Hey, 3D vision system amateur here, but very interested to learn more!
Can anybody point me to some literature or reference materials about attempts to combine the inputs from multiple techniques simultaneously?
E.g. a device with stereo conventional cameras and infrared cameras & emitters which compares the resulting model from each input source/technique and actively re-adjusts final depth estimate?
Is "sensor fusion" the right jargon to use in this context?
Or, even crazier, a control system which actively jitters the camera's pose to gain more information for points in the depth map with lower confidence scores / conflicting estimates?
But maybe such a setup is overly complex and yields minimal gains in mixed indoor & outdoor scenarios?
We have a setup that combines ToF, structured light and multiple colour cameras to reconstruct hands from the elbow down. Short version: it's a massive pain in the ass. In fact the setup really only works because we have a preconceived motion model (particular hand gestures) and have carefully arranged the scene to avoid interference.

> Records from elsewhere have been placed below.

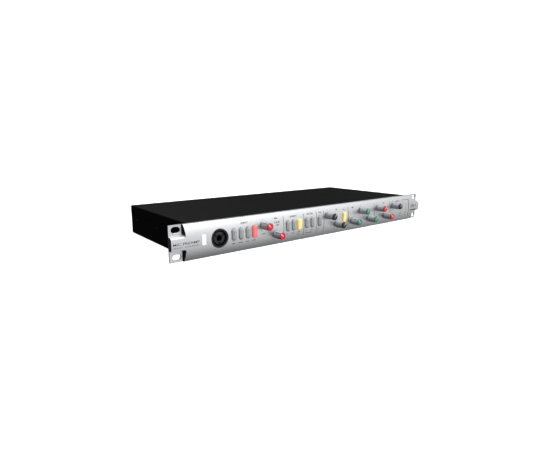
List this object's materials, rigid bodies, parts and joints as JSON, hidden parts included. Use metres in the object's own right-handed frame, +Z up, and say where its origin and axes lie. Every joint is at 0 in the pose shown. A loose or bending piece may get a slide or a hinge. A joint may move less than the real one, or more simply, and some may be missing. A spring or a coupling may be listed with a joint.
{
  "type": "microphone preamp",
  "caption": "Rack-mount microphone preamp with a bulged silver panel, knobs, push buttons, front combination socket and black steel case.",
  "frame": {"origin": "under the centre of the object's box, level with the lowest edge of the front panel", "axes": "+Z up, +X to the right of the front panel, +Y from the front panel towards the rear sockets"},
  "size_m": [0.4826, 0.217, 0.0437],
  "materials": {
    "brushed_aluminium": "silver anodised, bulged and finely grained",
    "black_steel": "satin black powder coat",
    "grey_plastic": "satin",
    "cap_red": "semi-gloss",
    "cap_black": "semi-gloss",
    "cap_green": "semi-gloss",
    "button_grey": "translucent grey, unlit",
    "button_red_lit": "lit red",
    "button_yellow_lit": "lit yellow",
    "button_white_lit": "lit white",
    "steel": "machined",
    "black_plastic": "moulded",
    "circuit_board": "solder mask",
    "transformer_wrap": "wound copper under amber tape",
    "cable_grey": "ribbed flat cable",
    "clear_lens": "clear light guide"
  },
  "bodies": {
    "case": {"front_panel": "brushed_aluminium", "chassis_tray": "black_steel", "top_cover": "black_steel", "rear_panel": "black_steel", "control_board": "circuit_board", "main_board": "circuit_board", "power_board": "circuit_board", "heat_sink": "steel", "mains_transformer": "transformer_wrap", "ribbon_cable": "cable_grey", "combo_socket": "black_plastic", "line_input_socket": "black_plastic", "output_socket": "black_plastic", "insert_send_jack": "black_plastic", "insert_return_jack": "black_plastic", "mains_inlet": "black_plastic", "meter_lights": "clear_lens"},
    "mic_gain": {"mic_gain_knob": "grey_plastic", "mic_gain_cap": "cap_red", "mic_gain_shaft": "steel"},
    "line_gain": {"line_gain_knob": "grey_plastic", "line_gain_cap": "cap_red", "line_gain_shaft": "steel"},
    "bass_gain": {"bass_gain_knob": "grey_plastic", "bass_gain_cap": "cap_black", "bass_gain_shaft": "steel"},
    "bass_frequency": {"bass_frequency_knob": "grey_plastic", "bass_frequency_cap": "cap_black", "bass_frequency_shaft": "steel"},
    "mid_width": {"mid_width_knob": "grey_plastic", "mid_width_cap": "cap_green", "mid_width_shaft": "steel"},
    "mid_gain": {"mid_gain_knob": "grey_plastic", "mid_gain_cap": "cap_green", "mid_gain_shaft": "steel"},
    "mid_frequency": {"mid_frequency_knob": "grey_plastic", "mid_frequency_cap": "cap_green", "mid_frequency_shaft": "steel"},
    "treble_gain": {"treble_gain_knob": "grey_plastic", "treble_gain_cap": "cap_red", "treble_gain_shaft": "steel"},
    "treble_frequency": {"treble_frequency_knob": "grey_plastic", "treble_frequency_cap": "cap_red", "treble_frequency_shaft": "steel"},
    "output_level": {"output_level_knob": "grey_plastic", "output_level_cap": "cap_black", "output_level_shaft": "steel"},
    "phantom_button": {"phantom_button": "button_grey"},
    "polarity_button": {"polarity_button": "button_grey"},
    "pad_button": {"pad_button": "button_grey"},
    "input_select_button": {"input_select_button": "button_red_lit"},
    "insert_button": {"insert_button": "button_grey"},
    "insert_pre_button": {"insert_pre_button": "button_grey"},
    "insert_sum_button": {"insert_sum_button": "button_yellow_lit"},
    "low_cut_button": {"low_cut_button": "button_grey"},
    "high_cut_button": {"high_cut_button": "button_grey"},
    "equaliser_button": {"equaliser_button": "button_grey"},
    "bass_shelf_button": {"bass_shelf_button": "button_yellow_lit"},
    "power_button": {"power_button": "button_white_lit"}
  },
  "joints": [
    {"name": "mic_gain_turn", "type": "hinge", "parent": "case", "child": "mic_gain", "pos_m": [-0.114, -0.09335, 0.0295], "axis": [0, 1, 0], "range_deg": [-108, 192]},
    {"name": "line_gain_turn", "type": "hinge", "parent": "case", "child": "line_gain", "pos_m": [-0.0937, -0.09335, 0.0148], "axis": [0, 1, 0], "range_deg": [-105, 195]},
    {"name": "bass_gain_turn", "type": "hinge", "parent": "case", "child": "bass_gain", "pos_m": [0.0045, -0.09335, 0.0295], "axis": [0, 1, 0], "range_deg": [-185, 115]},
    {"name": "bass_frequency_turn", "type": "hinge", "parent": "case", "child": "bass_frequency", "pos_m": [0.0245, -0.09335, 0.0148], "axis": [0, 1, 0], "range_deg": [-188, 112]},
    {"name": "mid_width_turn", "type": "hinge", "parent": "case", "child": "mid_width", "pos_m": [0.06, -0.09335, 0.0148], "axis": [0, 1, 0], "range_deg": [-110, 190]},
    {"name": "mid_gain_turn", "type": "hinge", "parent": "case", "child": "mid_gain", "pos_m": [0.0791, -0.09335, 0.0295], "axis": [0, 1, 0], "range_deg": [-160, 140]},
    {"name": "mid_frequency_turn", "type": "hinge", "parent": "case", "child": "mid_frequency", "pos_m": [0.0996, -0.09335, 0.0148], "axis": [0, 1, 0], "range_deg": [-190, 110]},
    {"name": "treble_gain_turn", "type": "hinge", "parent": "case", "child": "treble_gain", "pos_m": [0.1221, -0.09335, 0.0295], "axis": [0, 1, 0], "range_deg": [-192, 108]},
    {"name": "treble_frequency_turn", "type": "hinge", "parent": "case", "child": "treble_frequency", "pos_m": [0.1417, -0.09335, 0.0148], "axis": [0, 1, 0], "range_deg": [-110, 190]},
    {"name": "output_level_turn", "type": "hinge", "parent": "case", "child": "output_level", "pos_m": [0.1645, -0.09335, 0.0295], "axis": [0, 1, 0], "range_deg": [-150, 150]},
    {"name": "phantom_press", "type": "slide", "parent": "case", "child": "phantom_button", "axis": [0, 1, 0], "range_m": [0, 0.002], "stiffness_N_per_m": 600, "springref_m": -0.0008},
    {"name": "polarity_press", "type": "slide", "parent": "case", "child": "polarity_button", "axis": [0, 1, 0], "range_m": [0, 0.002], "stiffness_N_per_m": 600, "springref_m": -0.0008},
    {"name": "pad_press", "type": "slide", "parent": "case", "child": "pad_button", "axis": [0, 1, 0], "range_m": [0, 0.002], "stiffness_N_per_m": 600, "springref_m": -0.0008},
    {"name": "input_select_press", "type": "slide", "parent": "case", "child": "input_select_button", "axis": [0, 1, 0], "range_m": [0, 0.002], "stiffness_N_per_m": 600, "springref_m": -0.0008},
    {"name": "insert_press", "type": "slide", "parent": "case", "child": "insert_button", "axis": [0, 1, 0], "range_m": [0, 0.002], "stiffness_N_per_m": 600, "springref_m": -0.0008},
    {"name": "insert_pre_press", "type": "slide", "parent": "case", "child": "insert_pre_button", "axis": [0, 1, 0], "range_m": [0, 0.002], "stiffness_N_per_m": 600, "springref_m": -0.0008},
    {"name": "insert_sum_press", "type": "slide", "parent": "case", "child": "insert_sum_button", "axis": [0, 1, 0], "range_m": [0, 0.002], "stiffness_N_per_m": 600, "springref_m": -0.0008},
    {"name": "low_cut_press", "type": "slide", "parent": "case", "child": "low_cut_button", "axis": [0, 1, 0], "range_m": [0, 0.002], "stiffness_N_per_m": 600, "springref_m": -0.0008},
    {"name": "high_cut_press", "type": "slide", "parent": "case", "child": "high_cut_button", "axis": [0, 1, 0], "range_m": [0, 0.002], "stiffness_N_per_m": 600, "springref_m": -0.0008},
    {"name": "equaliser_press", "type": "slide", "parent": "case", "child": "equaliser_button", "axis": [0, 1, 0], "range_m": [0, 0.002], "stiffness_N_per_m": 600, "springref_m": -0.0008},
    {"name": "bass_shelf_press", "type": "slide", "parent": "case", "child": "bass_shelf_button", "axis": [0, 1, 0], "range_m": [0, 0.002], "stiffness_N_per_m": 600, "springref_m": -0.0008},
    {"name": "power_press", "type": "slide", "parent": "case", "child": "power_button", "axis": [0, 1, 0], "range_m": [0, 0.0009], "stiffness_N_per_m": 900, "springref_m": -0.0008}
  ]
}
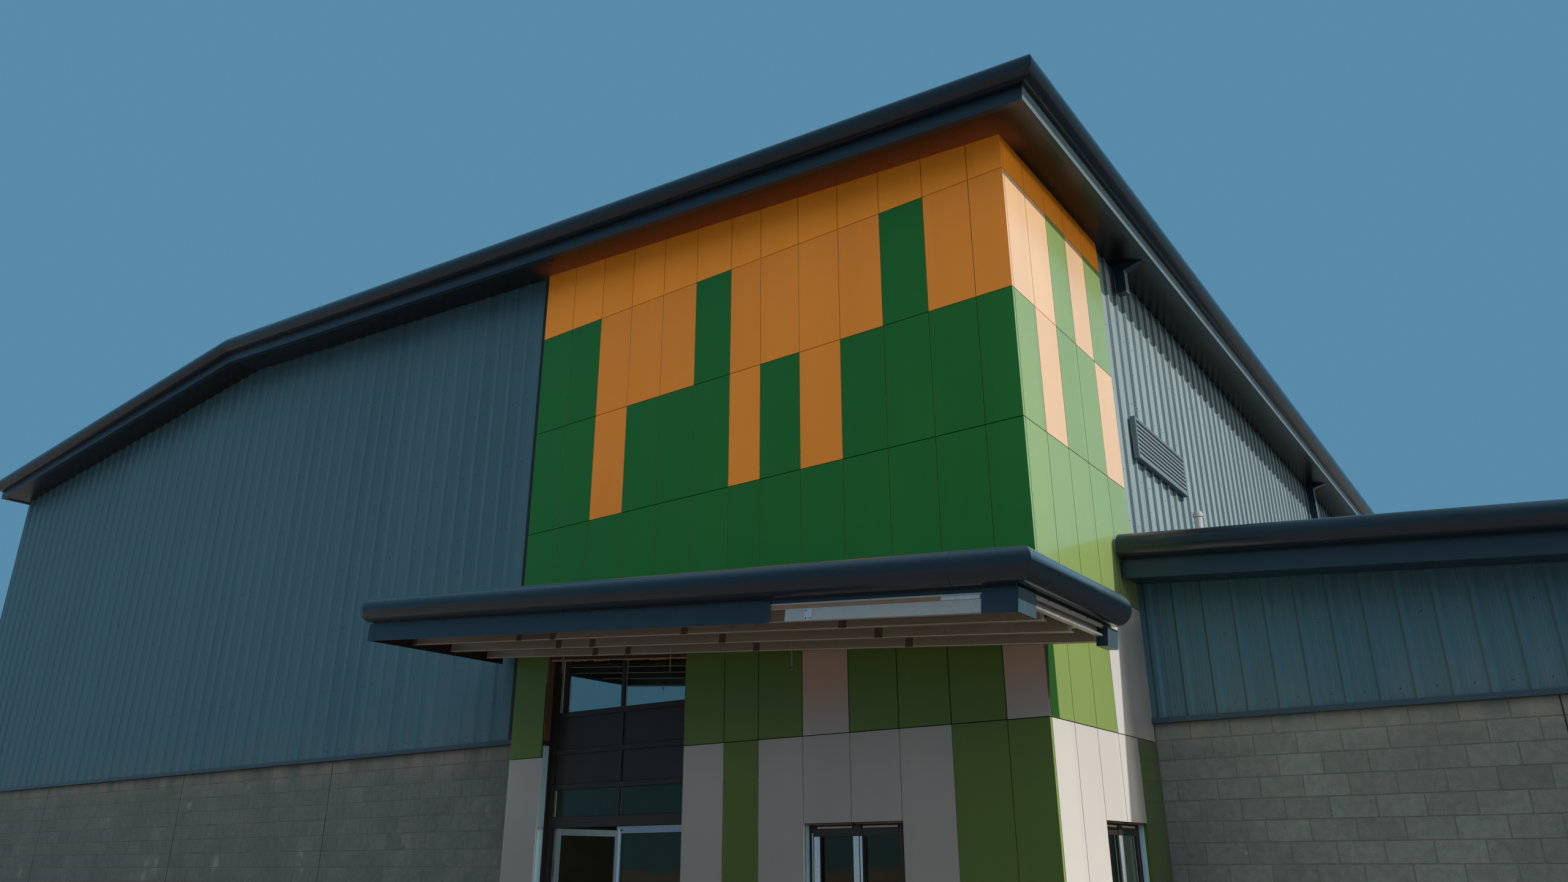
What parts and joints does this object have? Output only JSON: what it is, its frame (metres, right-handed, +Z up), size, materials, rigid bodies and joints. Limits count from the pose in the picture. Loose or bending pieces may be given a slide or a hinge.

I'm unaware of a general solution where you can just throw more cameras in and get better scene data.
One neat thing though you might want to look at: if all you have is structured light (ie Kinect v1) you can simply attach a vibrating motor to each emitter/receiver to avoid a lot of interference per [0]
No, that would also qualify as "AI algorithm wizardry" as dheera puts it. Instead it's just a hardware sensor that measures the time at which light arrives at each pixel. Knowing the speed of light you can calculate the depth of each pixel.
For example, I predict stereo vision algorithms will die out soon, including deep-learning-assisted stereo vision. It's useful for now but not something to build a business around. Better time-of-flight depth cameras will be here soon enough. It's just basic physics. I worked on one for my PhD research. You can get pretty clean depth data with some basic statistics and no AI algorithm wizardry. We're just waiting for someone to take it to a fab, build driver electronics, and commercialize it.